Looking to create OCR for an Arabic like language. Don't know where to start

naveed · May 13, 2020, 5:04pm

So I am looking to create a OCR for Kashmiri, a language written in Arabic script. How do I get started and how to proceed.I tried using tesseract-ocr, which is not giving satisfactory results. I was thinking to maybe make one from scratch. So any help will be appreciated.

pstroe · May 15, 2020, 7:48am

hi naveed,

i’d suggest you try other ocr-software first before you try to build your own system. the challenge would be interesting for sure, but i’d go with established systems first to see what they are capable of. you mentioned tesseract, and having experimented with tesseract myself a bit, i found it cumbersome to work with. with the version i used, i had to produce several different input formats before training could start, and this i found overly complicated.

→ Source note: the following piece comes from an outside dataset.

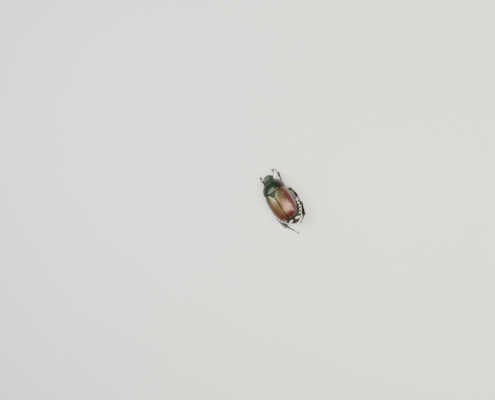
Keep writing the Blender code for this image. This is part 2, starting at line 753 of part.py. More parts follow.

i’d suggest you take a look at kraken (http://kraken.re/). it’s open-source and very easy to use. you just need corresponding line image and text pairs and you’re good to go. the nice thing is, that it is written in python and it uses torch. so you can also look at the code and try to improve it, should you decide to build your own system. but it for sure would be easier to have kraken as a starting point.

hope this helps.

best, phillip

naveed · May 15, 2020, 9:59am

having a look around. will update you accordingly.